On top the extra equipment, saved latency is important for large models trained with tensor parallelism regime in addition to pipeline and data parallelism. Tensor parallelism is especially sensitive to networking latency as all GPUs working on parts of a single tensor must ideally act as a single GPU. As the light travels at around 30cm per nanosecond, every additional meter of distance takes several GPU clock cycles. I cannot recommend enough reading this SemiAnalysis article covering very well aforementioned problem.

Water-cooling is already successfully used by many companies including Google for more efficient and smaller footprint facilities.

Heat Recycling

Several companies like Qarnot are already working on recycling data centers heat and corporations like Microsoft develop their own solution e.g for heating homes.

One plausible design for a “Stargate” size supercomputer would be to build it in a close proximity or even inside the NPP and its dissipated heat can be recycled to produce electricity in the facility. This could potentially solve the cooling problem and significantly decrease the energy consumption.

Technical solution for recapturing such amount of energy at relatively low temperature to effectively convert it back to electricity remains an open problem.

Here I would speculate that one possibility is to apply the evaporative process used in the NPPs - a type of thermodynamic cycle known as Rankine cycle. An adaptation required for the GPUs is to select a chemical substance and a corresponding pressure regime that will best suit server operation temperatures. This type of Rankine cycle is called Organic Rankine Cycle (ORC).

Current generation of NPPa often use pressurized normal or heavy water in primarily and secondary circuits. Secondary circuit has a lower pressure compared to the primary one so the water starts boiling and the vapour creates pressure before entering the turbine. Condenser after the turbine creates a negative pressure so that vapour pushes the turbine blades.

Nothing prevent an existante of the Organic Rankine cycle that uses a liquid from server cooling system to boil another liquid in the secondary circuit at around 60-70°C boiling point and reuse the generated vapour to spin a turbine. The condenser system can be shared with the NPP directly as the NPPs are often built close to the fresh water sources.

Organic Rankine Cycle as a Cooling Solution

Here the ORC is used as a evaporative cooling solution that is highly efficient because the energy needed for the phase transition liquid to gas is relatively high compared to the energy capacity of the liquid. For example the amount of energy needed to heat a unit of water from room temperature to the boiling point is 6 times lower than the energy required to transition from water to vapour.

Existing Projects

There are already some companies looking into similar solutions, for example Siemens developed combined RC & ORC power plant Heat ReCycle technology for an improved efficiency and Vertiv published a white paper in 2023 on ORC applied to the data centers. The paper presents efficiency calculations, proposes several working fluids and suggest that the zeotropic blend of R1233zd(E) and R1234ze(E) refrigerants 20% to 80% by mass can be a good choice.
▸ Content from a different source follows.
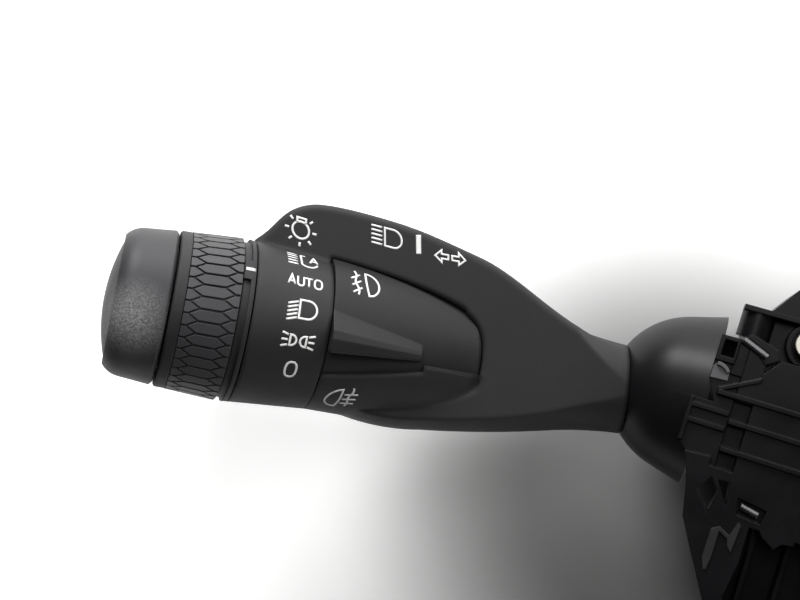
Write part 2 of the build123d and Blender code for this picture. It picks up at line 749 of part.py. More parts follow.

The authors conclude that the potential efficiency can be around 2% and it depends on the seasons and the local climate. 2% is a significant number for the 5GW supercomputer, especially when it also saves 20% to 40% of the energy spent on cooling.

Conclusions

Scaling up x100 times the size of the current AI supercomputers is a challenging endeavour. For a stable energy supply, a dedicated NPP can be required. As a potential economical cooling solution at scale, the heat from the data center can be recycled through the Organic Rankine cycle to recover some electricity and provide a massive cooling solution at the same time. Arguments against this idea include the increased number of the failure points, economical viability and a scarcity of suitable locations on Earth. Last but not least, water-cooled supercomputers would probably be widely adopted due to numerous advantages they bring regardless of the energy recycling through the ORC.